Summary Two owners of garment factories in Dhaka have surrendered themselves to police on Saturday.
DHAKA (Online): Two owners of garment factories in the building that collapsed on the outskirts of the Bangladeshi capital Dhaka have surrendered to police on Saturday.
Mahbubur Rahman Tapas and Balzul Samad Adnan are suspected of forcing their staff to work in the building, ignoring warnings about cracks.
At least 323 people died after the eight-storey Rana Plaza building in the suburb of Savar collapsed on Wednesday.
On Saturday morning, at least 24 more people were rescued from the rubble.
Rescuers and volunteers, who worked through the night, cheered as they were brought to safety.
Reports said one woman was crying as she emerged into the light on what was once the roof of the building.
She was brought up by rope from deep inside the rubble and then carried away on a stretcher, he said.
Earlier, rescue teams said they had located about 40 survivors on the collapsed third and fifth floors of the building.
Officials said they were working to extricate the remaining survivors and had passed oxygen cylinders and water to those still trapped.
More than 3,000 people are believed to have been working in the building at the time of the collapse and about 600 are still missing.
Tapas and Adnan, the owners of the New Wave Buttons and New Wave Style factories, turned themselves in to police in the early hours of Saturday.
Deputy chief of Dhaka police Shyami Mukherjee said the two are accused of causing "death due to negligence".
The owners reportedly told their employees to return to work on Wednesday, even though cracks were visible in the building a day earlier.
Three other clothing factories were reportedly operating in the building.

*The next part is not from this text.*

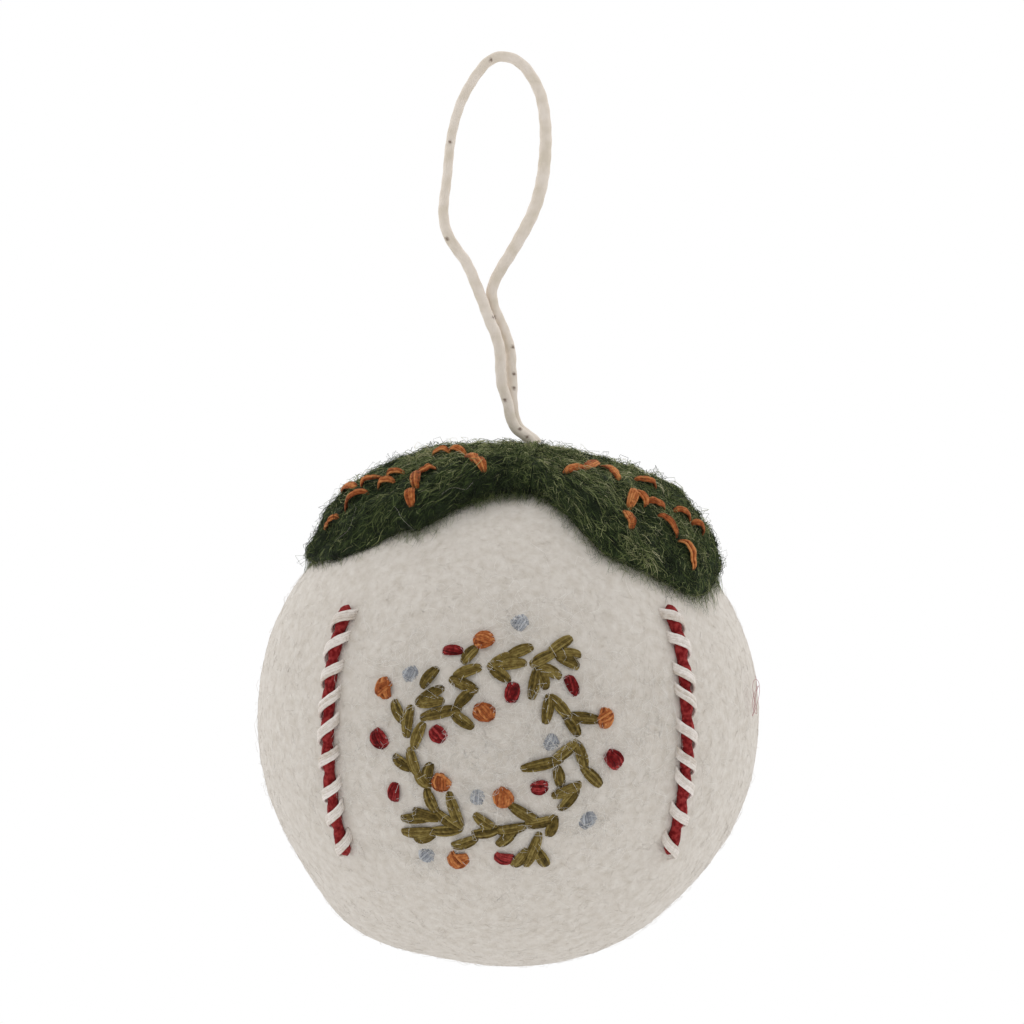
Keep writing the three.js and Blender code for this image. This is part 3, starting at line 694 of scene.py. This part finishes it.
def stitch(ends, skin, width, height, strands):
    """Strands side by side from each first to each second direction of ends: they leave the felt
    close together, spread to the width as sin(pi s)^0.5 at share s and rise to the height as
    sin(pi s)^0.35, the outer ones less, by the crown x the square of their share of the width."""
    s = np.linspace(0, 1, stitch_points)
    wave = np.sin(np.pi * np.clip(s, stitch_tip, 1 - stitch_tip))
    swell, climb = wave**0.5, wave**0.35
    ways = unit(ends[:, :1] * (1 - s[:, None]) + ends[:, 1:] * s[:, None])
    across = unit(np.cross(ends[:, 1:] - ends[:, :1], ways))
    spread = bundle_end + (1 - bundle_end) * swell
    lines = []
    for strand in range(strands):
        share = (2 * strand / (strands - 1) - 1) * (1 - 1 / strands)
        aside = across * (share * width / 2 * spread)[:, None]
        rise = -stitch_sink + (stitch_sink + height) * climb - stitch_crown * height * share**2
        lines.append(ways * (skin(ways) + rise)[..., None] + aside)
    lines = np.concatenate(lines)
    radius = width / strands / 2 * strand_overlap * (strand_end + (1 - strand_end) * swell)
    twist = (strand_plies, strand_groove, strand_pitch)
    return sweep(lines, unit(lines), radius, radius, strand_sides, *twist)


def add_strands(name, rings, material, seed=0):
    """Tubes for the strands of a stitch, each with a random tone of its own."""
    tone = np.random.default_rng(seed).uniform(0, 1, len(rings))
    return add_tubes(name, rings, material, np.repeat(tone, rings[0, ..., 0].size))


# Dyed wool and cotton threads, matt: each strand has a tone of its own and is paler where it is
# worn, which shows the strands of a stitch. Stops are dark, middle and light.
thread_stops = {
    "olive": ("#3D3212", "#665527", "#8C7B46"),
    "orange": ("#6E3416", "#A25A2F", "#C9864F"),
    "red": ("#420608", "#701114", "#A23B39"),
    "cream": ("#CCC1B5", "#DDD5CD", "#EDE6E0"),
    "blue": ("#787B82", "#9A9DA3", "#BCBFC4"),
}
thread = {}
for name, (dark, middle, light) in thread_stops.items():
    stops = [(0.4, dark), (0.7, middle), (1, light)]
    thread[name] = add_fabric(
        f"{name}_thread", stops, blotch=(0.6, 3), tone_share=0.45, relief=(0.4, 4, 0.12), sheen=0.05
    )

for number, sprig in enumerate(sprigs, 1):
    ends = seen_at(stitch_ends(sprig), ball_radius)
    rings = stitch(ends, ball_skin, sprig_width, sprig_height, sprig_strands) + ball_centre
    piece = add_strands(f"olive_stitches_{number:02d}", rings, thread["olive"], number)
    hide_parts(f"wreath_sprig_{number:02d}")
    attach(piece, "bauble")

# Veins: chains of short stitches of orange thread, sewn through the leaves, that sit a little
# down in their fuzz. Each is given by the pixels of its two ends.
left_veins = [
    (325, 525, 336, 516), (342, 494, 354, 486), (345, 508, 367, 492), (361, 483, 380, 475),
    (379, 485, 393, 480), (387, 474, 402, 470), (434, 466, 419, 471), (417, 472, 416, 485),
    (411, 488, 411, 502), (434, 451, 449, 450), (451, 449, 464, 452), (465, 452, 476, 461),
    (477, 459, 483, 468),
]
right_veins = [
    (566, 470, 584, 466), (587, 467, 599, 462), (602, 465, 618, 477), (637, 477, 656, 484),
    (634, 490, 630, 504), (625, 510, 631, 526), (636, 491, 646, 502), (650, 499, 664, 505),
    (660, 513, 678, 533), (680, 539, 695, 566), (702, 531, 694, 522), (690, 517, 676, 509),
]
vein_width, vein_height, vein_strands, vein_longest = 1.8, 1.1, 5, 7
vein_searches = 12
for side, veins, edge, thickness in (
    ("left", left_veins, left_edge, left_thickness),
    ("right", right_veins, right_edge, right_thickness),
):

    def leaf_top(way):
        """The distance of the leaf's top from the ball's centre, in each direction."""
        return np.linalg.norm(leaf_skin(*leaf_place(way, edge), edge, thickness), axis=-1)

    # What shows at a pixel depends on how high the leaf is there, and the other way round. Each
    # search goes half the way to the height that the last one found.
    ends = stitch_ends(veins)
    height = leaf_under + typical_thickness
    for _ in range(vein_searches):
        ways = seen_at(ends, height)
        height = (height + leaf_top(ways) + vein_height / 2) / 2
    # A stitch that runs away from the eye starts at its near end and is at most the longest one.
    near = ways[..., 1].argmin(1)[:, None, None]
    start = np.take_along_axis(ways, near, 1)
    run = np.take_along_axis(ways, 1 - near, 1) - start
    reach = leaf_under * np.linalg.norm(run, axis=-1, keepdims=True)
    ways = unit(np.concatenate([start, start + run * np.minimum(1, vein_longest / reach)], 1))
    rings = stitch(ways, leaf_top, vein_width, vein_height, vein_strands) + ball_centre
    piece = add_strands(f"leaf_{side}_vein_stitches", rings, thread["orange"])
    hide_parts(f"leaf_{side}_veins")
    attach(piece, "bauble")

# French knots: soft thread wound over a few times and drawn down in the felt, so that a second
# bundle of strands lies across the first. The pale blue ones have sunk in and are half covered.
# Each is given by its pixel, its length and width in pixels and its slope in degrees.
knots = {
    "orange": [
        (485, 640, 21, 18, -20), (385, 687, 22, 16, 80), (485, 711, 22, 19, 10),
        (604, 715, 21, 16, 95), (442, 780, 20, 18, 30), (503, 795, 20, 20, 50),
        (458, 856, 21, 17, -10),
    ],
    "blue": [
        (519, 622, 20, 18, 60), (412, 672, 20, 17, 70), (550, 740, 21, 16, 50),
        (478, 795, 21, 16, 15), (588, 818, 20, 19, 40), (428, 853, 20, 16, 80),
    ],
    "red": [
        (453, 650, 22, 11, 0), (513, 691, 22, 15, 100), (572, 684, 24, 12, 62),
        (437, 731, 18, 17, 40), (379, 737, 21, 18, 55), (396, 790, 20, 13, 90),
        (539, 784, 18, 15, -12), (611, 756, 20, 18, 45), (504, 852, 21, 13, 4),
    ],
}
knot_sink = {"orange": 0, "blue": 0.75, "red": 0.1}
knot_turn, knot_turn_range = {"orange": 55, "blue": 65, "red": 14}, (0.6, 1.3)
# Each layer: its share of the length and of the width, its height in mm, and 1 if it is turned.
knot_layers = [(1.0, 1.0, 0.85, 0), (0.86, 0.72, 1.3, 1)]
knot_strands, knot_wander = 5, 0.8
generator = np.random.default_rng(40)
for name, places in knots.items():

    def knot_bed(way):
        """The distance of the sunk knot's foot from the ball's centre."""
        return ball_skin(way) - knot_sink[name]

    for number, (x, y, length, width, slope) in enumerate(places, 1):
        layers = []
        for share, narrow, height, turned in knot_layers:
            more = turned * knot_turn[name] * generator.uniform(*knot_turn_range)
            turn = math.radians(slope + more)
            reach = share * length / 2 * np.array((math.cos(turn), math.sin(turn)))
            middle = (x, y) + generator.normal(0, knot_wander, 2)
            ends = seen_at(np.array([[middle - reach, middle + reach]]), ball_radius)
            across = narrow * width * mm_per_pixel
            layers.append(stitch(ends, knot_bed, across, height, knot_strands))
        rings = np.concatenate(layers) + ball_centre
        piece = add_strands(f"{name}_knot_{number:02d}", rings, thread[name], number)
        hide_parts(f"{name}_berry_{number:02d}")
        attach(piece, "bauble")

# Borders: a padded red cord laid on the felt left and right of the wreath, whipped down with
# slanting stitches of cream wool. The cord is fullest under a stitch and a little thinner on
# either side, and each stitch goes into the felt on both sides of it.
border = [(352, 606), (341, 640), (334, 684), (332, 728), (334, 772), (341, 816), (352, 850)]
border_points, border_sides = 90, 24
border_radius, border_height, border_pinch = 1.1, 0.75, 0.72
border_end, border_tip = 0.02, 0.2
border_plies, border_groove, border_pitch = 6, 0.05, 14
whip_count, whip_strands, whip_strand_radius, whip_strand_gap = 9, 4, 0.25, 1.75
whip_radius, whip_bulge, whip_sink, whip_half_turns = 1.5, 0.25, 0.35, (-0.18, 1.18)
whip_slant, whip_slant_range, whip_shift = 2.1, (0.8, 1.2), 0.3
whip_plies, whip_groove, whip_pitch, whip_tilt = 2, 0.12, 2, 0.01
for side, mirror in (("left", 1), ("right", -1)):
    pixels = np.array(border, float)
    pixels[:, 0] = ball_centre_pixel[0] + mirror * (pixels[:, 0] - ball_centre_pixel[0])
    ways = seen_at(smooth_line(pixels, border_points), ball_radius)
    s = np.linspace(0, 1, border_points)
    ends = np.minimum(1, np.minimum(s, 1 - s) / border_end) ** 0.5
    pinch = border_pinch + (1 - border_pinch) * np.abs(np.sin(np.pi * whip_count * s))
    line = ways * (ball_skin(ways) + border_height * pinch)[:, None]
    radius = (border_radius * pinch * np.maximum(ends, border_tip))[None]
    twist = (border_plies, border_groove, border_pitch)
    rings = sweep(line[None], ways[None], radius, radius, border_sides, *twist) + ball_centre
    core = add_strands(f"border_{side}_cord", rings, thread["red"])
    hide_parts(f"border_{side}")
    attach(core, "bauble")
    along = unit(np.gradient(line, axis=0))
    lines = []
    for number in range(whip_count):
        at = int(border_points * (number + 0.5) / whip_count)
        out = np.cross(along[at], ways[at])
        turn = np.linspace(*whip_half_turns, stitch_points)[:, None] * np.pi
        slant = whip_slant * generator.uniform(*whip_slant_range)
        shift = generator.normal(0, whip_shift)
        slide = shift + slant * np.linspace(-1, 1, stitch_points)[:, None]
        for strand in range(whip_strands):
            aside = (strand - (whip_strands - 1) / 2) * whip_strand_gap * whip_strand_radius
            lines.append(
                ways[at] * (np.linalg.norm(line[at]) - whip_sink)
                + ways[at] * whip_radius * np.sin(turn)
                - out * (whip_radius + whip_bulge) * np.cos(turn) * mirror
                + along[at] * (slide + aside)
            )
    lines = np.array(lines)
    up = unit(lines) + whip_tilt * along[0]
    twist = (whip_plies, whip_groove, whip_pitch)
    rings = sweep(lines, up, whip_strand_radius, whip_strand_radius, strand_sides, *twist)
    whipping = add_strands(f"border_{side}_whipping", rings + ball_centre, thread["cream"])
    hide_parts(f"border_whipping_{side}")
    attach(whipping, "bauble")

# Stray thread: one thin pink thread of lint, wound round a few times and caught on the right of
# the ball. Its turns get smaller downwards and sway in and out.
lint_pixel, lint_height = (755, 694), 41.6
lint_length, lint_width, lint_turns, lint_points = 7, 2.4, 2.3, 90
lint_sway, lint_sway_pace, lint_lean, lint_drop = 0.4, 1.7, 0.5, 0.9
lint_narrowing, lint_shortening = 0.6, 0.45
lint_radius, lint_sides = 0.04, 5
lint = add_fabric("pink_lint", "#B98A8C")
middle = seen_at(np.array(lint_pixel, float), lint_height)
across = unit(np.cross(middle, (0, 0, 1)))
s = np.linspace(0, 1, lint_points)
turn = 2 * np.pi * lint_turns * s
line = middle * (lint_height + lint_sway * np.sin(lint_sway_pace * turn))[:, None]
line += across * (lint_width / 2 * np.sin(turn) * (1 - lint_narrowing * s))[:, None]
line[:, 2] += lint_length / 2 * np.cos(turn + lint_lean) * (1 - lint_shortening * s) - lint_drop * s
up = np.tile([0, -1.0, 0], (1, lint_points, 1))
rings = sweep(line[None], up, lint_radius, lint_radius, lint_sides) + ball_centre
piece = add_tubes("lint_loop", rings, lint)
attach(piece, "bauble")

# Stray hairs: long pale wool hairs from the ball that lie on the fuzz of the left leaf.
stray_pixels = [
    [(389, 502), (398, 510), (404, 521), (415, 531)],
    [(352, 498), (357, 511), (352, 527), (339, 541)],
    [(443, 497), (452, 489), (466, 493), (474, 486)],
]
stray_points, stray_sides, stray_radius, stray_tone = 14, 4, 0.009, 0.4
stray_lift, stray_wave, stray_wave_size = 0.5, 0.3, 6
leaf_height = leaf_under + typical_thickness
lines = []
for number, pixels in enumerate(stray_pixels):
    way = seen_at(smooth_line(pixels, stray_points), leaf_height)
    wave = stray_wave * waves(way * ball_radius, stray_wave_size, 70 + number)
    lines.append(way * (leaf_height + stray_lift + wave)[:, None])
lines = np.array(lines)
rings = sweep(lines, unit(lines), stray_radius, stray_radius, stray_sides) + ball_centre
piece = add_tubes("pale_hairs", rings, wool_hair, np.full(rings[..., 0].size, stray_tone))
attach(piece, "bauble")

# Inside the ball, unseen: the core of carded wool and the two ends of the cord with their knot.
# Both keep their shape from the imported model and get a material.
core_material = add_fabric("carded_wool", [(0.3, "#A89C8A"), (0.7, "#C2B7A6")], blotch=(3, 4))
for name, material in (("wool_core", core_material), ("cord_knot", cotton)):
    node = bpy.data.objects[name]
    node.data.materials.clear()
    node.data.materials.append(material)

# Surroundings: a white light tent, a little darker on the camera's side, over a white table that
# is just short of clipping, so that it keeps the shadow of the bauble.
table_white = 0.9
table_reach, table_height = 800, -200
tent_bright_way, tent_range, tent_light = (0, 0.97, -0.24), (-1, 0.2), (0.62, 1.35)
world = bpy.data.worlds.new("light_tent")
world.use_nodes = True
tree = world.node_tree
tree.nodes.clear()
place = add_node(tree, "ShaderNodeTexCoord").outputs["Generated"]
inputs = {0: place, 1: tent_bright_way}
away = add_node(tree, "ShaderNodeVectorMath", inputs, operation="DOT_PRODUCT").outputs["Value"]
inputs = {"Value": away, "From Min": tent_range[0], "From Max": tent_range[1]}
inputs.update({"To Min": tent_light[0], "To Max": tent_light[1]})
toward = add_node(tree, "ShaderNodeMapRange", inputs).outputs[0]
light = add_node(tree, "ShaderNodeBackground", {"Color": (1, 1, 1, 1), "Strength": toward})
white = add_node(tree, "ShaderNodeBackground", {"Color": (1, 1, 1, 1)})
path = add_node(tree, "ShaderNodeLightPath").outputs
seen = path["Is Camera Ray"]
for ray in ("Is Glossy Ray", "Is Transmission Ray"):
    inputs = {0: seen, 1: path[ray]}
    seen = add_node(tree, "ShaderNodeMath", inputs, operation="MAXIMUM").outputs[0]
inputs = {0: seen, 1: light.outputs[0], 2: white.outputs[0]}
mix = add_node(tree, "ShaderNodeMixShader", inputs)
add_node(tree, "ShaderNodeOutputWorld", {"Surface": mix.outputs[0]})
bpy.context.scene.world = world

table, tree = add_material("white_table")
look = {"Color": (table_white, table_white, table_white, 1)}
diffuse = add_node(tree, "ShaderNodeBsdfDiffuse", look)
add_node(tree, "ShaderNodeOutputMaterial", {"Surface": diffuse.outputs[0]})
corners = table_reach * np.array([(-1, -1, 0), (1, -1, 0), (1, 1, 0), (-1, 1, 0)], float)
corners[:, 2] = table_height
floor = add_mesh("table_top", corners, [np.array([[0, 1, 2, 3]])], table)
bpy.context.scene.view_settings.view_transform = "Standard"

The owner of Rana Plaza is believed to have gone into hiding.
"Those who re involved, especially the owner who forced the workers to work there, will be punished," Prime Minister Sheikh Hasina told lawmakers.
"Wherever he is, he will be found and brought to justice," the prime minister added.
There is widespread anger in Bangladesh over the disaster and fresh clashes between police and protesters erupted again on Saturday.